Not All Invasions Are Equal - Brief Article
Progressive, The, May, 2000 by Matthew Rothschild
At least nine times in the last eight years, Turkish forces have invaded northern Iraq to attack Kurdish rebels. These attacks--carried out with F-16s and helicopters made in the U.S.A.--are in clear violation of international law. But the U.S. government supports them, and the U.S. press barely takes notice.
The most recent invasion began in early April, with "more than 5,000 Turkish troops backed by air jets and helicopters" crossing into Iraq, according to a 274-word dispatch from UPI. AP weighed in with 325 words, which The New York Times helpfully trimmed back to fifty-nine.
The only detailed story I saw on the invasion was in The Guardian of London on April 3. Reporter Chris Morris wrote, "Almost anywhere else in the world, thousands of heavily armed soldiers crossing an international border would be big news," Morris wrote. "But this latest Turkish incursion into Iraq will be greeted with barely a murmur in the West."
Morris was right.
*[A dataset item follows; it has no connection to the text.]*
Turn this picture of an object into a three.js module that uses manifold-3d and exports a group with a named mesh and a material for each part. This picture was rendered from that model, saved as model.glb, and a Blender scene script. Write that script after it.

The Clinton Administration endorsed Turkey's actions, and the U.S. media was all but mum. Morris underscored one irony: Turkey is bombing Kurds in Iraq "with U.S. and British planes providing protection." That's because northern Iraq is still a no-fly zone, which the United States insisted upon, ostensibly to protect Kurds from being attacked--by Baghdad but not by Ankara.
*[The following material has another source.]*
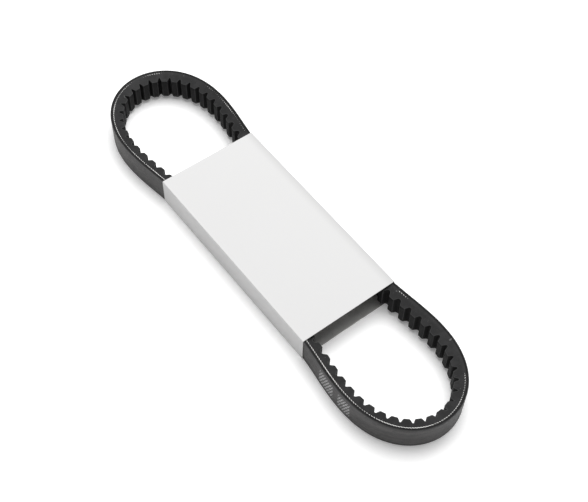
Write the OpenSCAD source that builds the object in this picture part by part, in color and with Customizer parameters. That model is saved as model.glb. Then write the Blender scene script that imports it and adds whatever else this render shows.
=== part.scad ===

Since Turkey is a key U.S. ally in the region, Washington has no interest in seeing this story covered. Bill Clinton doesn't go on TV denouncing the Turks; Madeleine Albright doesn't wag her finger; and the U.S. press is AWOL, even though the hypocrisy of U.S. policy is patent.
"U.S. respect for territorial sovereignty is quite selective," says Chris Toensing, editor of Middle East Report in Washington, D.C. "When it's a close ally of ours that's breaking the law and crossing borders, we don't act, and we don't say anything."
Rare Praise:
* Michael Isikoff and Gregory Vistica, writing in the April 3 edition of Newsweek, note that U.S. policy toward Colombia shifted after a White House pollster brought data to Clinton showing that the public was blaming Democrats for drug use in America. "As it turned out, the poll was hardly the idea of a disinterested party: Newsweek has learned that it was commissioned by Lockheed Martin.... As the maker of P-3 radar planes used to track drug smugglers, the company had been pushing for heavy increases for drug interdiction."
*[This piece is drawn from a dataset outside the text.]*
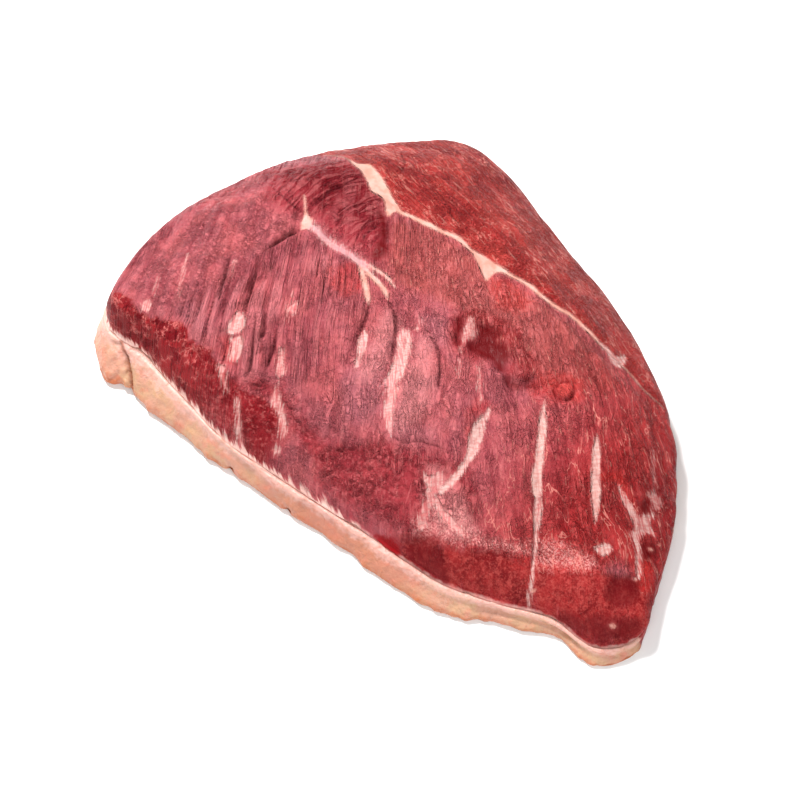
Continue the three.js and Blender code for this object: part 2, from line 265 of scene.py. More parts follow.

* Steven Pearlstein's February 28 page-one story in The Washington Post revealed one of the most shocking bits of news I've read in a while: Police in Saskatoon, Saskatchewan, allegedly have picked up "drunk or drug-addled Indians" and dumped them in the countryside in the middle of winter, where they have frozen to death.
Quick Hits:
* John F. Burns, writing a front-page story in The New York Times on March 30 entitled "Israeli Exit Plan Worries Lebanese Militia." Note the adoring description of Israel's illegal invasion of Lebanon: "When Israel invaded Lebanon in 1978 to halt Palestinian attacks across the border, many Lebanese flocked to throw flowers on Israeli tanks, while others, now militia veterans, say they took up arms alongside the invaders as the only force that seemed capable of bringing order."
* Weekly face-off, March 27 covers: Newsweek: "Visions of Jesus." Time: "Do-It-Yourself.Com." U.S. News & World Report: "porndotcom."
* Hyperbole Award: The subhead of an AP story by Calvin Woodward on the Presidential race, which appeared in the March 10 Wisconsin State Journal: "Analysts Say Voters May Face Profound Ideological Differences Between the Two Presidential Candidates." And who were these analysts? One was from the Heritage Foundation, the other from the Democratic Leadership Council.
Matthew Rothschild is Editor of The Progressive magazine.